Work to be completed: Keep only the lines from the top of the listing through the one with "hitches on the", and reproduce them unaltered.

Records from a data collection
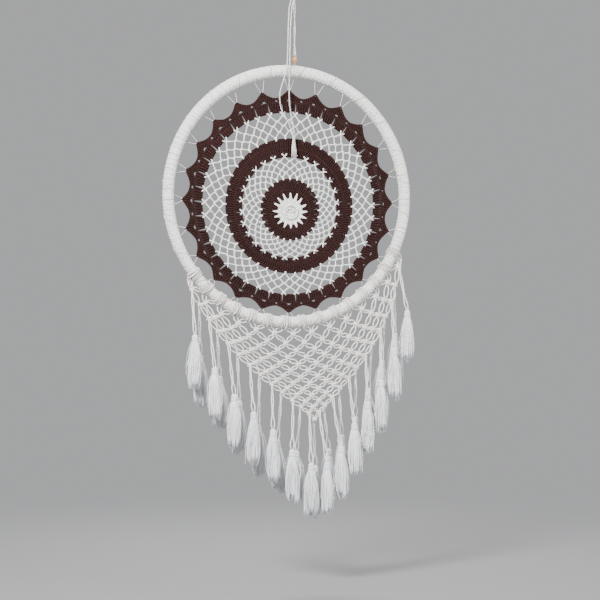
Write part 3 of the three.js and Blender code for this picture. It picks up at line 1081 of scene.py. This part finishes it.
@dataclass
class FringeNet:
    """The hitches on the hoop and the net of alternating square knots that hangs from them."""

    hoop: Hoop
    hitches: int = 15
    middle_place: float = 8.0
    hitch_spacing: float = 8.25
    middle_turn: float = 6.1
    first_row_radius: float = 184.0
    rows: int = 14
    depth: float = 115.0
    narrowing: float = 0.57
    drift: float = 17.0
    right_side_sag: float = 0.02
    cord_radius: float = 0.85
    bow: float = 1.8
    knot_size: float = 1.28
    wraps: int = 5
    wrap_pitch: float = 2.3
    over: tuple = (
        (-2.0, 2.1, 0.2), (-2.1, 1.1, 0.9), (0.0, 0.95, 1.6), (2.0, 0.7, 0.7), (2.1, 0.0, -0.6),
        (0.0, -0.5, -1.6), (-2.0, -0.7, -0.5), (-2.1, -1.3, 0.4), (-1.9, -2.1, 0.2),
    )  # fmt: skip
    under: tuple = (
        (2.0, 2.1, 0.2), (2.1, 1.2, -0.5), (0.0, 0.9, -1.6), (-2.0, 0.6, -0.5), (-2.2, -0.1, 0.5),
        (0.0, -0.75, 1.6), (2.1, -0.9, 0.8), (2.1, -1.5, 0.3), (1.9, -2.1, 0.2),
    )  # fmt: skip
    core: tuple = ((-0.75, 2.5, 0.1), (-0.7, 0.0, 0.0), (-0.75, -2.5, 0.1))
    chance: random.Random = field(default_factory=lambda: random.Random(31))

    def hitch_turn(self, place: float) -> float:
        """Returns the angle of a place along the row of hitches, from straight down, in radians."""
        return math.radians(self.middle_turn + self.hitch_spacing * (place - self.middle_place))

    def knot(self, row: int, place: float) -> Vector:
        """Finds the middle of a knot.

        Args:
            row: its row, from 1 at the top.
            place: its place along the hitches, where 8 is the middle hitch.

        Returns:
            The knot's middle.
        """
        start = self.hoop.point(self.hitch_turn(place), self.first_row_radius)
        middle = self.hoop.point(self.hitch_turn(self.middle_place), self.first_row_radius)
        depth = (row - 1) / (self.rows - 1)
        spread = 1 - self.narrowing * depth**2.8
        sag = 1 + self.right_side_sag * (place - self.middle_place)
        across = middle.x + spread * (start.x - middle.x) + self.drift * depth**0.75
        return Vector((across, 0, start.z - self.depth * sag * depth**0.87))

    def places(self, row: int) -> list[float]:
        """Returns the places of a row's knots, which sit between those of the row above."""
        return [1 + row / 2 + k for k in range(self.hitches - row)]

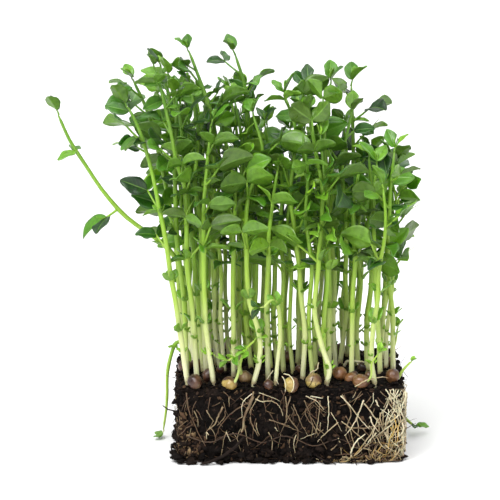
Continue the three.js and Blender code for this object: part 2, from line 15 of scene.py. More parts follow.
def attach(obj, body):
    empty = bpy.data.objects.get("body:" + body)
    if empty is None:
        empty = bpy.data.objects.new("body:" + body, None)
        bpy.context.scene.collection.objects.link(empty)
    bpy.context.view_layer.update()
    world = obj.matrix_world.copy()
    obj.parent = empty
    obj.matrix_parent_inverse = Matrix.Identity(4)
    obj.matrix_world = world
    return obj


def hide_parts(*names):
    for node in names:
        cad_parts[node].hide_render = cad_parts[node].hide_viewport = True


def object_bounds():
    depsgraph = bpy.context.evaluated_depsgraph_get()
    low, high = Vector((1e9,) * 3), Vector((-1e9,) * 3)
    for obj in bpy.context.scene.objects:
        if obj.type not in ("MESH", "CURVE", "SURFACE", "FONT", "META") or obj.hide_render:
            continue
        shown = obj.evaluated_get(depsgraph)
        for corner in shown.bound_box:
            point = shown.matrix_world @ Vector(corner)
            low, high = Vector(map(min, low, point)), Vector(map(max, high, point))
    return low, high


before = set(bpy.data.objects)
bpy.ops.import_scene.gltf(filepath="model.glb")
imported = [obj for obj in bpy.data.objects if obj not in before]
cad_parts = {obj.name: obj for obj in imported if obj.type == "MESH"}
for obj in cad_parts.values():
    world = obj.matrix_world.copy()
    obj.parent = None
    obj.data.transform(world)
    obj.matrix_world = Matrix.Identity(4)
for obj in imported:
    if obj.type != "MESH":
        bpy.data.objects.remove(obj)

The answer:
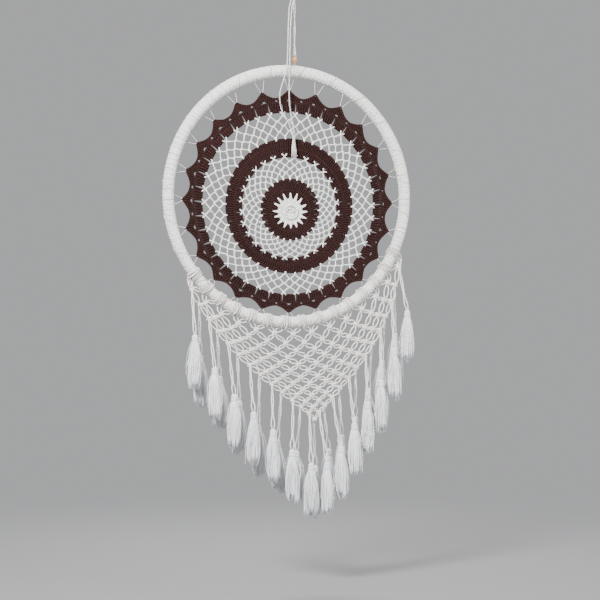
Write part 3 of the three.js and Blender code for this picture. It picks up at line 1081 of scene.py. This part finishes it.
@dataclass
class FringeNet:
    """The hitches on the hoop and the net of alternating square knots that hangs from them."""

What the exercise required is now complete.